The area of the Essex coast on which Coalhouse Fort stands today has been strategically important as far back as the Iron Age, with earthworks dating to that period suggesting the need to defend the Thames Estuary existed even that far back into Britain’s history.
The present-day Coalhouse Fort is a Victorian construction designed to defend the Thames Estuary against the French in conjunction with Shornemead and Cliffe forts. Construction began in the early 1860’s and the original plan was altered several times throughout the building of the fort.
The final design that can be seen today consists of an arc of granite-faced gun casemates with iron shields and an open battery at the up-river end. The rear of the fort consists of barracks. The magazines are on the basement level, directly beneath the guns they served. Two ditches, the inner one defended by caponiers, would have allowed the troops to defend the fort very effectively had it ever fallen under direct attack. The barracks themselves had bullet-proof shutters across the windows; loopholes pierced into these shutters allowed the troops to use small arms fire from the barracks against an attacking army.
The 20th century and the World Wars it brought rendered further alterations to Coalhouse Fort necessary. Anti-aircraft guns and searchlights were added, and in 1914 Coalhouse Fort became an Examination Battery, ensuring that no enemy ships could enter the Thames Estuary. Ships entering the Thames had to identify themselves; those that failed to do so or to stop would run the risk of having a warning shot fired at them by the guns of Coalhouse Fort.

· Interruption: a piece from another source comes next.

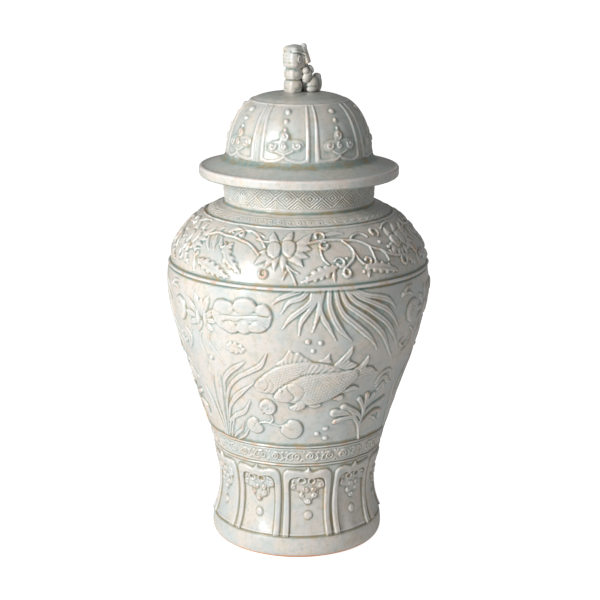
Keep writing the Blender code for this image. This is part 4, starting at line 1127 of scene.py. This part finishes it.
def build_flange(clay_material):
    """The bare locating ring under the lid."""
    outer, inner = NECK_RADIUS - WALL - 3, NECK_RADIUS - WALL - 9
    line = [(inner, RIM), (inner, RIM - 17.4), (inner + 1.2, RIM - 18.5), (outer - 1.6, RIM - 18.5),
            (outer, RIM - 16.8), (outer - 0.1, RIM)]
    turned_piece("locating_ring", rounded(line, 1.0, 4), 256, True, clay_material, "lid", ["lid_flange"])


# ---------------------------------------------------------------- lion


def build_lion(glaze):
    """A small seated lion: blocky head turned to the front, brow like a cap, hanging ear, upright tail."""
    bm = bmesh.new()

    def lump(base, kind, centre, half, soft=0.0, tilt=(0, 0, 0)):
        spot = base @ Matrix.Translation(Vector(centre)) @ Matrix.Rotation(math.radians(tilt[2]), 4, "Z") \
            @ Matrix.Rotation(math.radians(tilt[1]), 4, "Y") @ Matrix.Rotation(math.radians(tilt[0]), 4, "X")
        if kind == "ball":
            bmesh.ops.create_uvsphere(bm, u_segments=28, v_segments=18, radius=1.0,
                matrix=spot @ Matrix.Diagonal((*half, 1.0)))
            return
        verts = bmesh.ops.create_cube(bm, size=2.0)["verts"]
        bmesh.ops.scale(bm, vec=half, verts=verts)
        edges = list({e for v in verts for e in v.link_edges})
        out = bmesh.ops.bevel(bm, geom=edges, affect="EDGES", offset=soft, segments=6, profile=0.5, material=-1)
        bmesh.ops.transform(bm, matrix=spot, verts=list({v for f in out["faces"] for v in f.verts}))

    body = Matrix.Translation((-1.8, 1.5, LION_SEAT)) @ Matrix.Rotation(math.radians(32), 4, "Z")
    head = Matrix.Translation((-6.6, -4.0, LION_SEAT + 41.6)) @ Matrix.Rotation(math.radians(44), 4, "Z")
    for part in (("block", (0, 0, 0), (10.0, 11.4, 13.0), 4.8), ("block", (-2.4, 0, -2.4), (9.2, 10.6, 10.4),
            4.8), ("ball", (1.0, 0, 8.0), (10.8, 11.8, 6.6)), ("ball", (7.4, -8.2, 12.4), (4.0, 3.8, 3.8)),
            ("ball", (7.4, 8.2, 9.0), (3.6, 3.6, 3.6)), ("block", (8.4, -11.4, 2.6), (3.8, 2.2, 10.4), 2.0,
            (-12, -14, 0)), ("block", (8.4, 11.4, 2.6), (3.8, 2.2, 10.4), 2.0, (12, -14, 0)),
            ("ball", (6.0, -9.0, 1.0), (6.0, 3.6, 9.8)), ("ball", (6.0, 9.0, 1.0), (6.0, 3.6, 9.8)),
            ("ball", (-2.6, -10.2, -1.6), (4.4, 2.2, 5.6)), ("ball", (-2.6, 10.2, -1.6), (4.4, 2.2, 5.6)),
            ("ball", (0, 0, -11.0), (8.8, 10.0, 5.0)), ("ball", (-9.4, 0, -1.0), (3.4, 9.4, 9.4))):
        lump(head, *part)
    for part in (("ball", (-5.6, 0, 27.0), (9.6, 10.2, 8.0)), ("ball", (-6.8, 0, 21.6), (10.0, 11.2, 8.0)),
            ("block", (-7.0, 0, 21.0), (8.6, 10.0, 7.0), 4.6), ("block", (-7.6, 0, 6.8), (8.6, 10.6, 9.0), 5.6),
            ("ball", (-7.0, 0, 8.2), (10.4, 12.2, 8.6)), ("ball", (-6.8, 0, 15.4), (8.6, 10.0, 5.0)),
            ("ball", (4.4, -9.8, 25.4), (4.4, 4.0, 4.4)), ("ball", (4.4, 9.8, 25.4), (4.4, 4.0, 4.4)),
            ("ball", (6.8, -8.8, 18.6), (6.0, 5.0, 8.4), 0, (0, 26, 0)),
            ("ball", (6.8, 8.8, 18.6), (6.0, 5.0, 8.4), 0, (0, 26, 0)), ("ball", (15.0, -8.0, 9.6),
            (8.0, 6.0, 9.0)), ("ball", (15.0, 8.0, 9.6), (8.0, 6.0, 9.0)), ("ball", (12.4, -11.0, 3.4),
            (6.8, 4.6, 4.0)), ("ball", (12.4, 11.0, 3.4), (6.8, 4.6, 4.0)),
            ("ball", (9.0, 0, 18.6), (9.6, 9.6, 15.4), 0, (0, -14, 0)),
            ("ball", (15.0, 0, 8.6), (9.6, 10.0, 9.6)), ("ball", (13.6, -6.8, 26.8), (3.0, 3.6, 5.8), 0,
            (0, -30, 0)), ("ball", (12.2, 0.6, 28.0), (3.4, 4.2, 6.0), 0, (0, -30, 0)),
            ("ball", (13.2, 7.8, 26.4), (3.0, 3.6, 5.8), 0, (0, -30, 0)), ("block", (24.4, -3.0, 10.0),
            (4.0, 5.8, 11.4), 3.9, (0, 2, 0)), ("ball", (26.0, -3.0, 9.0), (4.6, 6.0, 10.4)),
            ("ball", (21.6, -3.0, 4.4), (7.0, 6.6, 5.6))):
        lump(body, *part)
    bmesh.ops.scale(bm, vec=(MM, MM, MM), verts=bm.verts)
    rough = bpy.data.meshes.new("lion_lumps")
    bm.to_mesh(rough)
    bm.free()
    lumps = bpy.data.objects.new("lion_lumps", rough)
    bpy.context.scene.collection.objects.link(lumps)
    remesh = lumps.modifiers.new("clay", "REMESH")
    remesh.mode, remesh.voxel_size = "VOXEL", 0.42 * MM
    soft = lumps.modifiers.new("wet_finger", "SMOOTH")
    soft.factor, soft.iterations = 0.5, 22
    mesh = bpy.data.meshes.new_from_object(lumps.evaluated_get(bpy.context.evaluated_depsgraph_get()))
    mesh.name = "lion"
    bpy.data.objects.remove(lumps)
    bpy.data.meshes.remove(rough)

    count = len(mesh.vertices)
    at, facing = np.empty(count * 3, np.float32), np.empty(count * 3, np.float32)
    mesh.vertices.foreach_get("co", at)
    mesh.vertices.foreach_get("normal", facing)
    at, facing = at.reshape(-1, 3).astype(float), facing.reshape(-1, 3)
    pairs = np.empty(len(mesh.edges) * 2, np.int32)
    mesh.edges.foreach_get("vertices", pairs)
    pairs = pairs.reshape(-1, 2)

    def own(base):
        back = np.array(base.inverted())
        return (at / MM @ back[:3, :3].T + back[:3, 3]).T

    def step(value, low, high):
        return np.clip((value - low) / (high - low), 0, 1)

    # tooled lines: faint ribs across the muzzle, eye holes with a rim, brows, the joint of the chest and the tail
    x, y, z = own(head)
    on_head = step(z, -15.5, -12)
    muzzle = step(-x, 6, 9) * on_head * step(-z, -11, -8)
    lift = 0.10 * muzzle * np.cos(z * math.tau / 4.2)
    for side in (-1, 1):
        away = np.hypot((x + 2.2) / 1.3, (z + 1.8) / 2.6)
        near = step(side * y, 8.5, 11) * on_head
        lift -= 4.0 * near * np.clip(1 - away ** 2, 0, 1)
        lift += 0.7 * near * np.exp(-((away - 1.5) / 0.4) ** 2)
        brow = np.exp(-((z - 7.4 + 0.02 * (x + 8) ** 2) / 1.1) ** 2) * step(side * y, 6.5, 9) * step(-x, -9, -6)
        lift += 0.9 * brow - 0.5 * np.exp(-((z - 5.2 + 0.02 * (x + 8) ** 2) / 0.9) ** 2) * step(side * y, 6.5,
            9) * step(-x, -7, -4)
    x, y, z = own(body)
    lift -= 0.5 * np.exp(-((z - 14.8) / 0.9) ** 2) * step(-x, -4, 0)
    lift -= 0.5 * np.exp(-(y + 3.6) ** 2 / 0.8) * step(x, 26, 28)
    at += facing * (lift * MM)[:, None]
    smooth = at.copy()
    for _ in range(12):
        total, share = np.zeros((count, 3)), np.zeros(count)
        for a, b in ((0, 1), (1, 0)):
            for axis in range(3):
                total[:, axis] += np.bincount(pairs[:, a], smooth[pairs[:, b], axis], count)
            share += np.bincount(pairs[:, a], minlength=count)
        smooth = total / share[:, None]
    bulge = ((at - smooth) * facing).sum(1) / MM
    mesh.vertices.foreach_set("co", at.astype(np.float32).ravel())
    for label, data in (("hollow", np.clip(-bulge * 7, 0, 1.7) + 0.15), ("crest", np.clip(bulge * 4 - 0.15, 0, 0.9))):
        layer = mesh.attributes.new(label, "FLOAT", "POINT")
        layer.data.foreach_set("value", data.astype(np.float32))
    finish_piece(mesh, glaze, "lid", ["lion_finial"])


# ---------------------------------------------------------------- studio


def build_studio():
    bm = bmesh.new()
    bmesh.ops.create_circle(bm, cap_ends=True, segments=96, radius=14.0)
    mesh = bpy.data.meshes.new("studio_floor")
    bm.to_mesh(mesh)
    bm.free()
    mesh.materials.append(studio_floor())
    floor = bpy.data.objects.new("studio_floor", mesh)
    bpy.context.scene.collection.objects.link(floor)

    world = bpy.data.worlds.new("soft_room")
    bpy.context.scene.world = world
    world.use_nodes = True
    world.node_tree.nodes["Background"].inputs["Color"].default_value = linear("#FFFFFF")
    world.node_tree.nodes["Background"].inputs["Strength"].default_value = 0.20

    target = Vector((0, 0, 0.32))
    for name, azimuth, distance, height, width, tall, power in (
            ("key_softbox", -45, 1.9, 0.9, 0.5, 1.2, 35.0),
            ("high_softbox", -30, 2.2, 2.0, 1.2, 1.2, 10.0)):
        light = bpy.data.lights.new(name, "AREA")
        light.shape = "RECTANGLE"
        light.size, light.size_y, light.energy = width, tall, power
        lamp = bpy.data.objects.new(name, light)
        a = math.radians(azimuth)
        lamp.location = (distance * math.sin(a), -distance * math.cos(a), height)
        lamp.rotation_euler = (target - lamp.location).to_track_quat("-Z", "Y").to_euler()
        bpy.context.scene.collection.objects.link(lamp)

    camera = bpy.data.cameras.new("camera")
    camera.lens, camera.sensor_width = CAMERA_LENS, CAMERA_SENSOR
    camera.shift_x = CAMERA_SHIFT
    camera.clip_start, camera.clip_end = 0.1, 60.0
    view = bpy.data.objects.new("camera", camera)
    bpy.context.scene.collection.objects.link(view)
    view.matrix_world = (Matrix.Translation((0.0, -CAMERA_BACK, CAMERA_UP))
                         @ Matrix.Rotation(math.radians(90 - CAMERA_DIP), 4, "X")
                         @ Matrix.Rotation(math.radians(CAMERA_ROLL), 4, "Z"))
    bpy.context.scene.camera = view
    bpy.context.scene.view_settings.view_transform = "Standard"


def main():
    glaze, clay_material = celadon_glaze(), bare_stoneware()
    build_studio()
    build_foot(glaze)
    build_wall(glaze)
    build_lid(glaze)
    build_flange(clay_material)
    build_lion(glaze)


main()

The War Department had decommissioned and sold the fort by 1949, and in 1962 it came under the management of Thurrock Borough Council. Like so many magnificent structures of this period, Coalhouse Fort was sadly neglected, and decay and inevitable vandalism have taken their toll. Fortunately, Coalhouse Fort is now being restored by the Coalhouse Fort Project and is open to the public on designated days.